A book account should disclose credits and debits rather than self-serving declarations. In re Estate of Teehan (1936), 287 Ill. App. 58, 4 N.E.2d 513.
• 5 Here, the trial court refused to admit into evidence the claimant's personal checks because her claim was founded upon the rendition of services, not upon the issuance of personal checks to pay expenses. We agree. The claimant testified that the deceased's brother gave her a black book to record her hours of work and gas expenses. The claimant did not seek to introduce this book but rather various personal checks made payable to the Amoco Oil and Illinois Bell Telephone companies.
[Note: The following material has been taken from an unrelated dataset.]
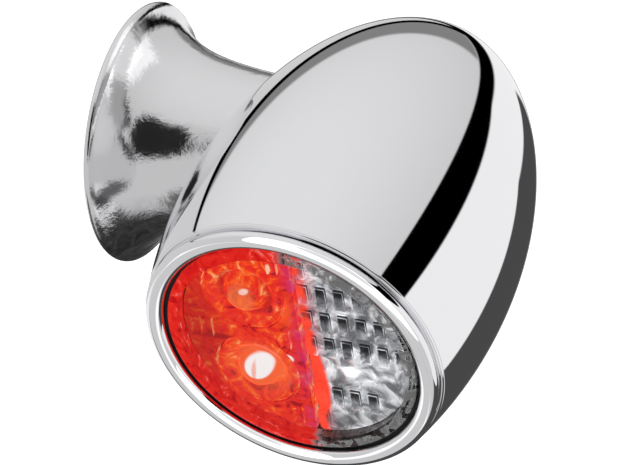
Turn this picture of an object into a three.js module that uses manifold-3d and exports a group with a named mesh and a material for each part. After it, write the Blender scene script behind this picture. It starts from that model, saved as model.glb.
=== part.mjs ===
// A bullet tail light for a motorcycle: a chromed die-cast housing on a trumpet-shaped foot,
// with a round lens that is half tail lamp and half signal lamp.
// Millimetres, +Z up. The origin is the middle of the foot's mounting face. +X runs along the stem
// to the housing, and the lens looks along -Y.
import * as THREE from "three";
import { mergeVertices } from "three/addons/utils/BufferGeometryUtils.js";
import Module from "manifold-3d";

const wasm = await Module();
wasm.setup();

// Driving dimensions.
const HEAD_X = 35.2; // from the mounting face to the housing's own axis
const BODY_RADIUS = 21.45; // housing at its widest
const BODY_LENGTH = 57.9; // lens ring to nose
const WIDEST_DEPTH = 18.2; // how far behind the ring the housing is widest
const RING_RADIUS = 19.0; // lens ring, outside
const STEM_DEPTH = 34.0; // from the ring back to the stem's axis
const WALL = 2.0;

const FOOT_RADIUS = 17.25;
const NECK_RADIUS = 8.95; // what the trumpet narrows towards
const FLARE_LENGTH = 8.0;
const FLARE_POWER = 1.7;
const FOOT_LIP = 1.0; // mounting face to the foot's widest circle

const LENS_RADIUS = 16.2;
const LENS_CROWN = 1.3; // how far the lens bulges ahead of the ring
const LENS_THICKNESS = 2.0;
const OPTIC_RADIUS = 14.7;
const SPLIT_X = 1.1; // the seam between the tail half and the signal half
const TUBE_RADIUS = 3.9; // hollow clamp tube that ties stem and housing
const SOCKET_RADIUS = 3.35; // M8 thread, minor radius
const GAP = 0.15; // clearance between seated pieces
const FIT_GAP = 0.3; // clearance where one piece is cut to another's shape

const ROUND = 48; // sides of the large turned pieces
const ROUND_SMALL = 24; // sides of the small ones

// Solids and booleans.

function toSolid(geometry) {
  const bare = geometry.clone();
  bare.deleteAttribute("normal");
  bare.deleteAttribute("uv");
  const merged = mergeVertices(bare, 1e-3);
  return new wasm.Manifold(
    new wasm.Mesh({
      numProp: 3,
      vertProperties: merged.attributes.position.array,
      triVerts: new Uint32Array(merged.index.array),
    }),
  );
}

function toGeometry(solid) {
  const mesh = solid.getMesh();
  const geometry = new THREE.BufferGeometry();
  geometry.setAttribute("position", new THREE.BufferAttribute(mesh.vertProperties, 3));
  geometry.setIndex(new THREE.BufferAttribute(mesh.triVerts, 1));
  geometry.computeVertexNormals();
  return geometry;
}

const joined = (base, ...more) => more.reduce((sum, geometry) => sum.add(toSolid(geometry)), base);
const cut = (base, ...tools) => tools.reduce((rest, geometry) => rest.subtract(toSolid(geometry)), base);

// Shapes.

// A profile of [radius, distance] turned about the Y axis.
function turned(profile, sides = ROUND) {
  return new THREE.LatheGeometry(
    profile.map(([radius, along]) => new THREE.Vector2(radius, along)),
    sides,
  );
}

// The same, turned about the X axis.
const turnedAlongX = (profile, sides = ROUND) => turned(profile, sides).rotateZ(-Math.PI / 2);

// A profile that closes on itself, for a ring.
const closed = (profile) => [...profile, profile[0]];

// The profile of a plain ring between two radii and two distances.
const ringProfile = (inner, outer, from, to) =>
  closed([
    [inner, from],
    [outer, from],
    [outer, to],
    [inner, to],
  ]);

// The profile of a plain rod.
const rodProfile = (radius, from, to) => [
  [0, from],
  [radius, from],
  [radius, to],
  [0, to],
];

// Points on an arc, as [radius, distance], angles in degrees from the radius direction.
function arc(centre, radius, fromDegrees, toDegrees, steps) {
  return Array.from({ length: steps + 1 }, (_, i) => {
    const angle = THREE.MathUtils.degToRad(fromDegrees + ((toDegrees - fromDegrees) * i) / steps);
    return [centre[0] + radius * Math.cos(angle), centre[1] + radius * Math.sin(angle)];
  });
}

// Points on a shallow dome from the rim to the axis, or back.
function dome(rimRadius, rimDepth, crownDepth, steps) {
  return Array.from({ length: steps + 1 }, (_, i) => {
    const share = 1 - i / steps;
    return [rimRadius * share, crownDepth + (rimDepth - crownDepth) * share * share];
  });
}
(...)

Her claim, however, was founded upon the rendition of services and she also sought to recover expenses incurred by rendering those services. We believe the trial court correctly decided the personal checks were inadmissible because the claim was not "founded on" the checks within the meaning of section 3 (Ill. Rev. Stat. 1977, ch. 51, par. 3).
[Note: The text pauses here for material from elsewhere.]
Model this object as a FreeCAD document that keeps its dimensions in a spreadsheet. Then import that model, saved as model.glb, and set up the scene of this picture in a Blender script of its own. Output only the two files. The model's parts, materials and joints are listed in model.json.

Thus, defendant's reliance upon Tate v. Sears Bank & Trust Co. (1967), 90 Ill. App.2d 382, 234 N.E.2d 126, is misplaced. There, the action was brought to recover monies from an account with the bank; in other words, the action was founded on that account. The deposit book was admissible since entries in a deposit book in such actions are in the nature of admissions by the bank. The case before us is clearly distinguishable; certainly claimant's personal checks cannot be said to be in the nature of admissions by Tennes. In our view, claimant's personal checks were more in the nature of self-serving declarations. Accordingly, we conclude the trial court correctly ruled that the checks were inadmissible evidence. *fn2
Having decided that the trial court's denial of the claim was not against the manifest weight of the evidence, we need not address the issue of whether the claimant should have been allowed to testify, as an expert witness, as to the value of her services. McRoberts v. Kennelly (1964), 52 Ill. App.2d 34, 201 N.E.2d 680.
For the reasons stated, the judgment of the circuit court of Cook County is affirmed.
ROMITI, P.J., and JIGANTI, J., concur.